I edit the samba config (sudo nano /etc/samba/smb.conf) and make 2 changes:

  1. Under [global] section I added inherit permissions = yes to make sure permissions for added files are correct.
  2. Configure my shared folder by adding to the bottom as follows:
[mynas]
  comment = The Big USB drive
  path = /media/usb0/
  read only = no
  browsable = yes
  writable = yes
  create mask = 0640
  directory mask = 0750
  valid users = vijay
  hide files = /$RECYCLE.BIN/System Volume Information/thumbs.db/

Remember to restart Samba after changes:

sudo service smbd restart

And if your server has a firewall, remember to allow it:

sudo ufw allow samba

Access on Linux: smb://192.168.1.2/mynas/

Access on Windows File Explorer: \\192.168.1.2\mynas\

In my case I need to log in as "vijay" to access the shares, but the password can be saved on the client so it is only entered on first access.

Nextcloud Setup:

I used the Snap package which is probably easiest. I usually avoid Snap but in this case it worked well. You can also try Docker or manually set everything up if you are an advanced user.

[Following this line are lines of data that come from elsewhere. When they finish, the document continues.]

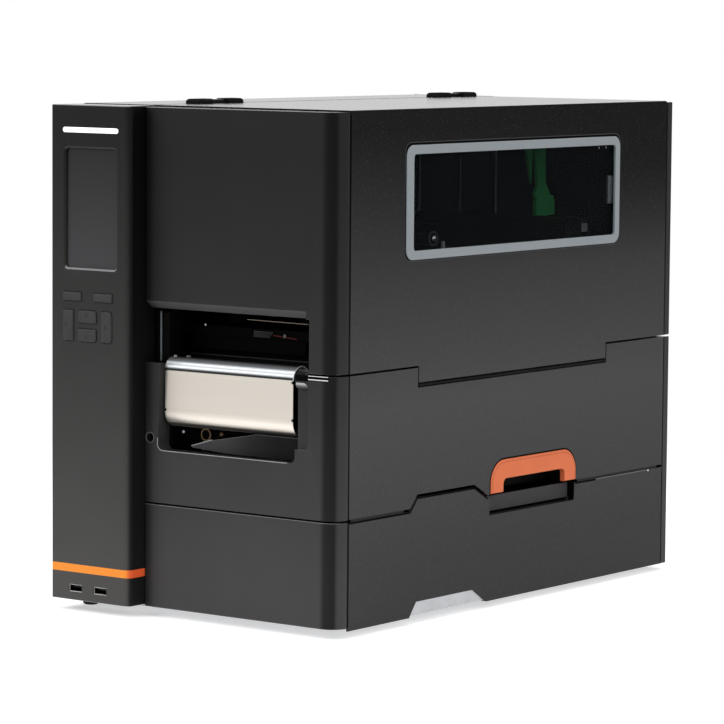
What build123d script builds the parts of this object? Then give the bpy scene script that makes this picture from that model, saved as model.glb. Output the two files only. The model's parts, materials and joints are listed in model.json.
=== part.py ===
from build123d import *
import os

# Label printer, closed, in millimetres.
# X runs to the machine's right as its operator faces it, Y to the back, Z up.
# The origin is on the desk, under the middle of the footprint.

os.makedirs("parts", exist_ok=True)

# Overall size of the closed machine
width = 276.0
depth = 502.0
height = 412.0

# Materials of the casing and the gaps between its pieces
sheet = 1.5
plastic = 3.0
seam = 1.6
side_seam = 1.0
play = 0.3
fit = 0.05
overrun = 5.0

# Outer faces
left = -width / 2
right = width / 2
front = -depth / 2
rear = depth / 2
half_seam = seam / 2

# Control column, which stands proud of the rest of the front
column_width = 82.0
column_proud = 19.3
column_depth = 34.0
column_floor = 9.2
column_drop = 0.5
column_corner = 6.0
column_left_corner = 1.0
column_right = left + column_width
column_back = front + column_depth
column_top = height - column_drop
column_inside = front + plastic

# Front faces of the media side, plastic in front and sheet metal behind
front_face = front + column_proud
front_left = column_right + half_seam
metal_front = column_back + side_seam
front_corner = 14.0
metal_back_inset = 8.5
metal_back = rear - metal_back_inset
strip_front = metal_back + side_seam

# Heights of the seams between lower, middle and upper panels
panel_floor = 5.6
front_floor = 8.0
seam_low = 92.5
seam_mid = 206.8

# Door fold, where the middle panel hangs on the upper one
fold_drop = 14.8
fold_gap_above = 2.2
fold_gap_below = 1.8
fold_front_inset = 127.0
fold_back_inset = 101.5
fold_z = seam_mid - fold_drop
fold_front = front + fold_front_inset
fold_back = rear - fold_back_inset
fold_x = right - sheet

# Lid hinge along the top left
hinge_inset = 5.0
hinge_x = column_right - hinge_inset
hinge_drop = 1.0
hinge_z = height - hinge_drop
hinge_seat_drop = 6.0
hinge_seat = height - hinge_seat_drop

# Centre wall between the media side and the electronics side
wall_thick = 4.0
wall_left = column_right
wall_right = wall_left + wall_thick
wall_front_gap = 2.0
wall_front = column_back + wall_front_gap
rear_sheet = 2.0
rear_panel_front = rear - rear_sheet

# Floor pan and feet
foot_height = 7.0
foot_radius = 6.5
pan_thick = 2.0
pan_top = foot_height + pan_thick

# Axes that run across the media side: the platen's from the front and the seam, the rest from it
platen_setback = 64.0
platen_drop = 3.8
platen_radius = 9.0
shaft_radius = 4.0
motor_reach = 66.0
motor_drop = 38.0
lever_reach = 66.0
lever_rise = 59.0
pivot_reach = 86.0
pivot_rise = 29.0
supply_reach = 171.0
supply_rise = 77.0
takeup_reach = 54.0
takeup_rise = 38.0
rewind_reach = 96.0
rewind_level_share = 0.531
hanger_inset = 109.0
hanger_drop = 119.5
platen_y = front + platen_setback
platen_z = seam_mid - platen_drop
motor_y = platen_y + motor_reach
motor_z = platen_z - motor_drop
lever_y = platen_y + lever_reach
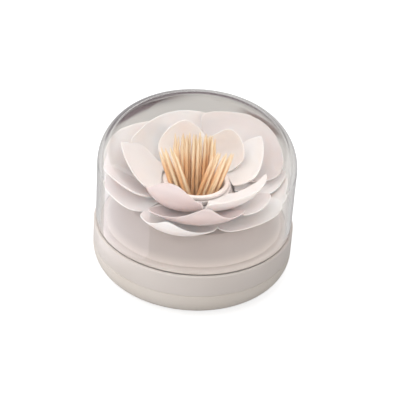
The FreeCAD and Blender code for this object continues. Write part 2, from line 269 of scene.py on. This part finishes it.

For Snap version, I just ran the following after installation to allow access to USB drive and ports:

sudo snap set nextcloud ports.http=81 ports.https=444
sudo snap connect nextcloud:removable-media

I then set up a reverse proxy (Haproxy) and SSL for secure external access over the web, but that is beyond the scope of this short guide.